Homely and flat-chested, or so she thought, Liv was a miserable teen-ager with no friends, male or female. At the beach she kept her shoes on to hide what she rather obsessively regarded as ugly toes. At dancing school she was devastated when the boys picked everyone but her for partners. "I was such a catastrophe," she remembers with lingering bitterness. "I was nothing. I would never make it."
The Best Roles. One day a girl sat down beside her at the school snack bar and chatted with her briefly. The girl probably thought nothing of it, but for months Liv returned to the same table in hopes that the girl would appear again. She never did. "You never get away from these things," Liv says. "Whatever happens to me now has that for a background."
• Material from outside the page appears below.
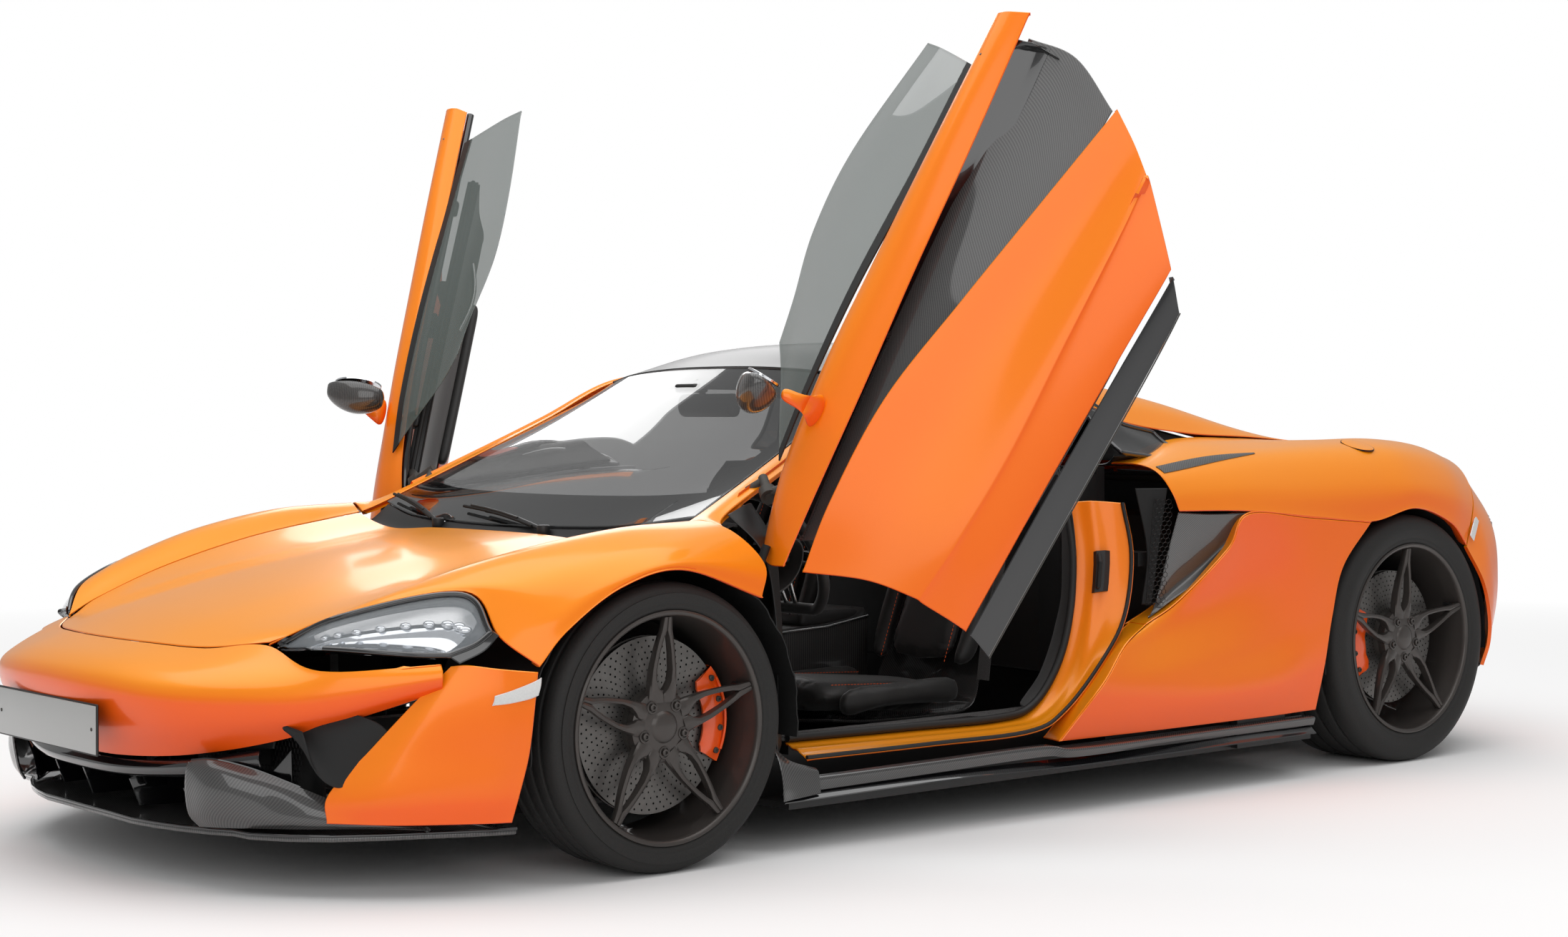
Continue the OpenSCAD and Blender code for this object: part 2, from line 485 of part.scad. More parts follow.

To compensate for her unhappiness she turned to books and religion. She still reads voraciously, and though she prefers to pick up an Agatha Christie between takes on the set, her taste off the set is more serious: Proust, F. Scott Fitzgerald, Doris Lessing. When she was not reading she was writing religious plays, some based on Bible stories and all appropriately gloomy and tragic. "They were all about people hoping for miracles," she says. "Of course I wrote all the best roles for myself."
Spoken like an actress. Even then Liv was nursing her ambition. "I thought secretly to myself that I would show them," she says. At 17 she told her mother that she wanted to go to England to study acting. Mama, more than a little reluctant, admitted her misgivings to a psychiatrist. "Are you thinking of your own happiness or Liv's?" he asked. "That was enough," remembers Janna Ullmann. "I paid the bill and we left."
Whatever eight months in a London drama school did for Liv, it did not equip her to pass her audition for the state theater school in Oslo (no talent, said the examiners). Liv went instead to the repertory Theater in the small (pop. 82,000) city of Stavanger, where she landed the lead in The Diary of Anne Frank. For the first time in her life her reviews were raves. "It was a lovely part," she says. "You couldn't miss. The theater really belonged to you. I was truly lucky. It will never be that way again." But it almost was, both in Stavanger and eventually in Oslo. Liv's only complaint was that the roles were all as heavy as the religious epics she used to write for herself. "Strange," she muses, "When I began I somehow thought I was a comedienne. But instead I was always the tragic heroine or the unhappy woman who loses her lover."